Ross’s hope is that the ISIR begins to dismantle key systemic barriers to Indigenous student participation in postsecondary education. Through online, asynchronous course structure, assignment design, and reduced costs for community learners, the courses challenged barriers to post-secondary education in colonial contexts.
“This class helped me rethink the way learning in a university setting can be. I deepened relationships with my family and friends, but also with myself. I gained a new appreciation for storytelling that I didn’t know was possible before taking this class.” —Community course participant
Foundations for the future
“The Indigenous Storyteller-in-Residence program (ISIR) originated from the simple desire to take concrete steps towards decolonizing the study of English, and to introduce truly Indigenous pedagogy to literary study, rather than simply teaching Indigenous stories through Western approaches,” Ross says.
That impact was felt by students in the courses. “Richard’s approach to teaching was incredibly eye-opening,” said an undergraduate course participant. “The decolonial teaching method and encouragement to apply ideas to our own lives made this course the favourite of my degree. The class is a valuable and necessary reminder of how much we have to learn from Indigenous storytellers and the practice of storytelling.”
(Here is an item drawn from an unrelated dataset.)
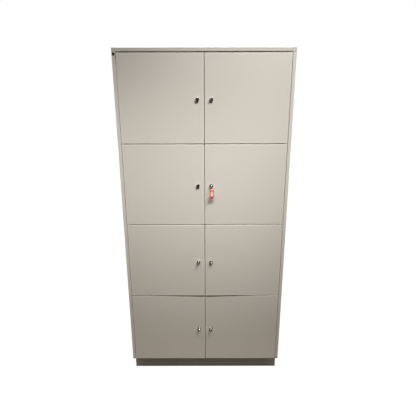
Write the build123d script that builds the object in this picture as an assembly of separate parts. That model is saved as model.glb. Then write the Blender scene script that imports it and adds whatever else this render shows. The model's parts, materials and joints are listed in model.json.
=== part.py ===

Beyond classrooms, the ISIR engaged community through public events, including an evening of storytelling, which raised funds for student bursaries at the Indigenous-led post-secondary En’owkin Centre, and an Indigenous Short Film Series screening.
The level of engagement and enthusiasm highlighted for Ross and the team how valuable the program is, so they have welcomed Van Camp back to UVic. During the 2025-26 academic year, he’ll continue his important work as Storyteller-in-Residence, offering undergraduate and public courses, facilitating faculty workshops and visiting labs and research centres to help researchers across disciplines effectively integrate storytelling and Indigenous ways of knowing into their research practices.
“For me,” Ross says, “it’s an enormous validation of what can happen when you assemble a passionate team and let them lead the way. I coordinated the effort, but it was the leadership of Qwul'sih'yah'maht, Dr. Robina Thomas, Dr. Ry Moran, and Dr. Jean-Paul Restoule that gave my vague intentions real direction and focus.”
Student-led change
In the fall of 2025, the ISIR team—including students Stephanie Erickson, Christina Thomas, Riley Campbell and Tilda Bron alongside Ross—received the 2025 Faculty of Humanities Həuistəŋ Award, recognizing the significance of the program in integrating Indigenous pedagogies into UVic’s course offerings.
“The ISIR simply would not have happened without the incredible work of our Indigenous research assistants and teaching assistants: Stephanie Erickson and Christina Thomas,” says Ross. “I learned so much just from watching them work, hearing what they thought was important, and letting them show the rest of us how it should be done.
“The ISIR was conceived to benefit students, so it only seemed right that we let the students take the lead.”